Create guidelines or protocols to support working groups that are taking on activities directly related to the core work of the community. See an example from Enspiral.
On-boarding new roles
After inviting community members to take on a new role, schedule a one-on-one conversation with them to talk about how they understand the role. Openly discuss expectations from both sides as well as decision making and reporting.
Offer training sessions in cases where many individuals take on a new role in a single time period. Singularity University, for example, forms a new cohort of new chapter heads quarterly and those who enroll are trained as a group on things like diversity and inclusion.
It may be appropriate for your community to use structured recruitment processes to select members who want to do things like run local chapters.

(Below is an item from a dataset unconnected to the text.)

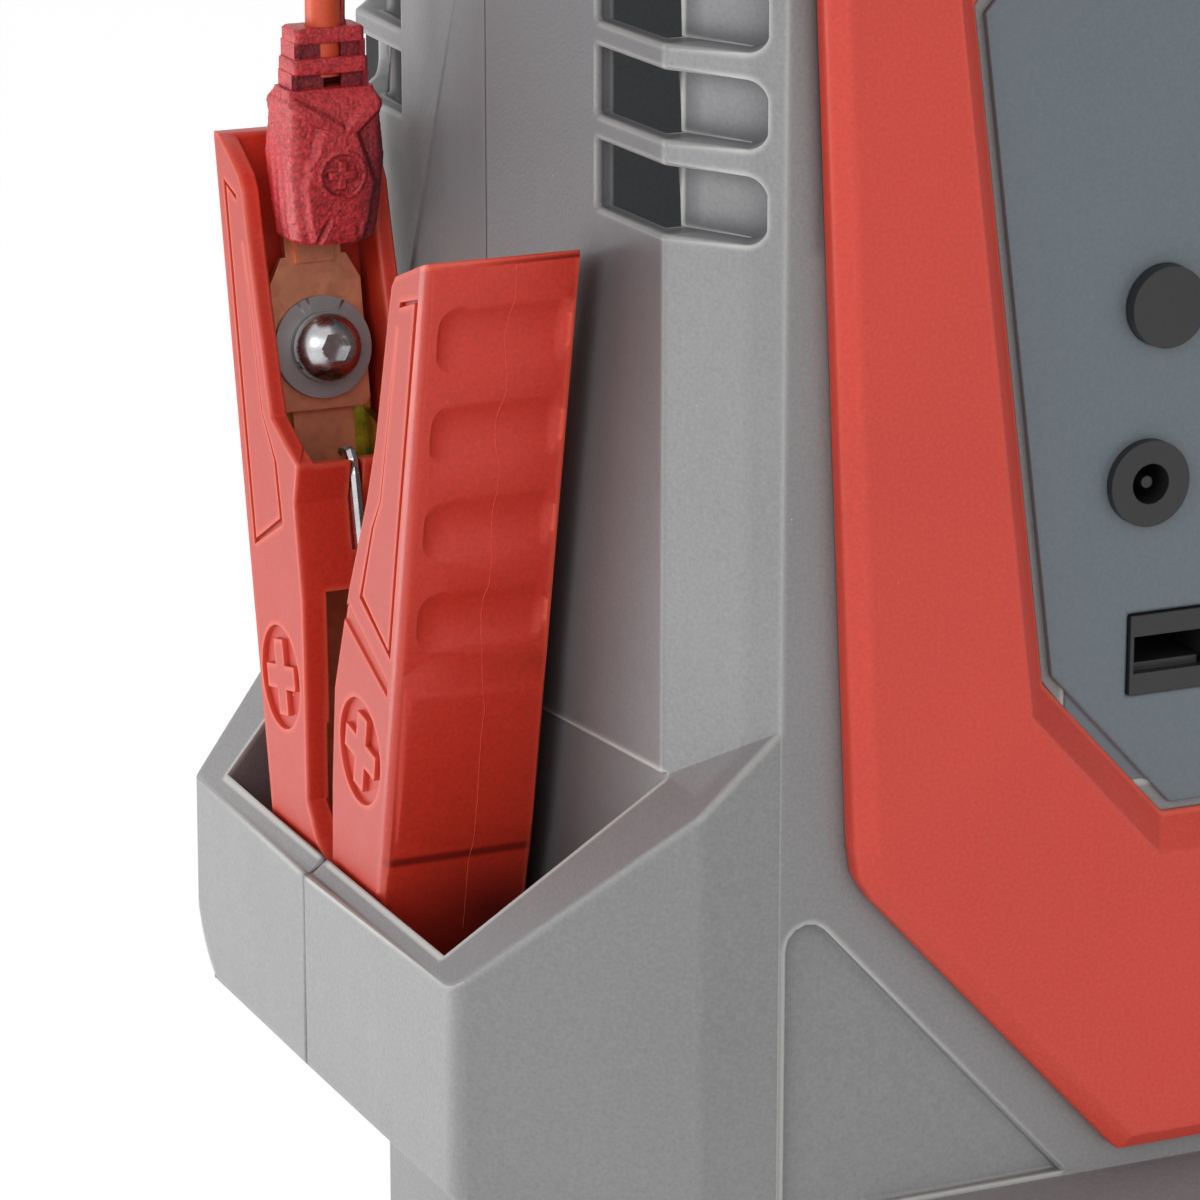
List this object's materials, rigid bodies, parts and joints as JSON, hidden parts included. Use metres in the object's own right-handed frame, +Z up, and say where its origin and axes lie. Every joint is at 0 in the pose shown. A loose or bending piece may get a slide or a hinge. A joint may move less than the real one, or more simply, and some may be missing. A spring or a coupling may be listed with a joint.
{
  "type": "jump starter pack",
  "caption": "Upright portable jump starter with a red front frame, side holsters for spring clamps and leads stored on its back.",
  "frame": {"origin": "under the middle of the housing, on the surface the feet stand on", "axes": "+Z up, front panel towards -Y, red clamp towards -X, black clamp towards +X"},
  "size_m": [0.2924, 0.168, 0.3535],
  "materials": {
    "housing_grey": "fine moulded texture",
    "frame_red": "smooth moulded",
    "panel_grey": "smooth moulded",
    "black_plastic": "fine moulded texture",
    "display": "gloss tinted window",
    "circuit": "lacquered board",
    "steel": "plated",
    "clear_lens": "clear polycarbonate",
    "reflector": "metallised plastic",
    "rubber_black": "matte",
    "battery_case": "moulded case",
    "clamp_red": "satin moulded",
    "clamp_black": "satin moulded",
    "boot_wine": "coarse moulded",
    "cable_red": "smooth insulation",
    "cable_black": "smooth insulation",
    "copper": "bare copper plate",
    "zinc": "yellow zinc plate"
  },
  "bodies": {
    "pack": {"front_housing": "housing_grey", "rear_housing": "housing_grey", "front_frame": "frame_red", "control_panel": "panel_grey", "display_window": "display", "display_board": "circuit", "switch_body": "black_plastic", "tact_switches": "black_plastic", "main_board": "circuit", "board_screws": "steel", "usb_ports": "black_plastic", "outlet_12v": "black_plastic", "cap_hinge_pin": "steel", "charge_inlet": "black_plastic", "lamp_lens": "clear_lens", "lamp_reflector": "reflector", "lamp_board": "circuit", "handle_grip": "rubber_black", "feet": "rubber_black", "rear_bumpers": "rubber_black", "housing_screws": "steel", "battery": "battery_case", "battery_bracket": "steel", "bracket_screws": "steel", "cable_clips": "rubber_black", "red_gland": "cable_red", "black_gland": "rubber_black", "red_cable": "cable_red", "black_cable": "cable_black", "red_boot": "boot_wine", "black_boot": "rubber_black", "red_lug": "copper", "black_lug": "copper", "red_lug_screw": "steel", "black_lug_screw": "steel", "red_washers": "steel", "black_washers": "steel", "red_rear_handle": "clamp_red", "black_rear_handle": "clamp_black", "red_rear_jaw": "copper", "black_rear_jaw": "copper", "red_liner": "zinc", "black_liner": "zinc", "red_pivot_pin": "steel", "black_pivot_pin": "steel", "red_spring": "steel", "black_spring": "steel"},
    "knob": {"power_knob": "black_plastic"},
    "test_key": {"test_button": "black_plastic"},
    "light_key": {"light_button": "black_plastic"},
    "cap": {"outlet_cap": "black_plastic"},
    "red_grip": {"red_front_handle": "clamp_red", "red_front_jaw": "copper"},
    "black_grip": {"black_front_handle": "clamp_black", "black_front_jaw": "copper"}
  },
  "joints": [
    {"name": "knob_turn", "type": "hinge", "parent": "pack", "child": "knob", "pos_m": [0, -0.08, 0.204], "axis": [0, 1, 0], "range_deg": [-60, 60]},
    {"name": "test_press", "type": "slide", "parent": "pack", "child": "test_key", "axis": [0, 1, 0], "range_m": [0, 0.0015], "stiffness_N_per_m": 600, "springref_m": -0.002},
    {"name": "light_press", "type": "slide", "parent": "pack", "child": "light_key", "axis": [0, 1, 0], "range_m": [0, 0.0015], "stiffness_N_per_m": 600, "springref_m": -0.002},
    {"name": "cap_lift", "type": "hinge", "parent": "pack", "child": "cap", "pos_m": [0.024, -0.0788, 0.19], "axis": [-1, 0, 0], "range_deg": [0, 120]},
    {"name": "red_squeeze", "type": "hinge", "parent": "pack", "child": "red_grip", "pos_m": [-0.1295, 0.0025, 0.118], "axis": [-1, 0, 0], "range_deg": [0, 15], "stiffness_Nm_per_rad": 3, "springref_deg": -17.19, "deforming": ["red_spring"]},
    {"name": "black_squeeze", "type": "hinge", "parent": "pack", "child": "black_grip", "pos_m": [0.1295, 0.0025, 0.118], "axis": [-1, 0, 0], "range_deg": [0, 15], "stiffness_Nm_per_rad": 3, "springref_deg": -17.19, "deforming": ["black_spring"]}
  ]
}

Think about what conditions need to be in place so local chapters can be formed. Hold formal interviews with the potential members and create some momentum around the chapters once a candidate has been selected.
Any initiative that is designed to activate members of your community must:
- Fit their needs to ensure the role serves them well and create tools that members will use.
- Use a plug-and-play style meaning it is simple to use and adapts to their context.
- Be updated regularly to include relevant and up-to-date resources and learning materials.
- Be advertised so members know resources are available.
Borderland is a community that creates events to “explore the space between dreams and reality”. Their work is characterized by self-activation and stepping out of leadership with enthusiasm and a poetic vision that is broad enough for people to identify with. Events are heavily influenced by the 10 principles of Burning Man in addition to their own unique set of principles and culture. The official organization exists only to conduct a single annual event, although some see Boderland as a community of event organisers.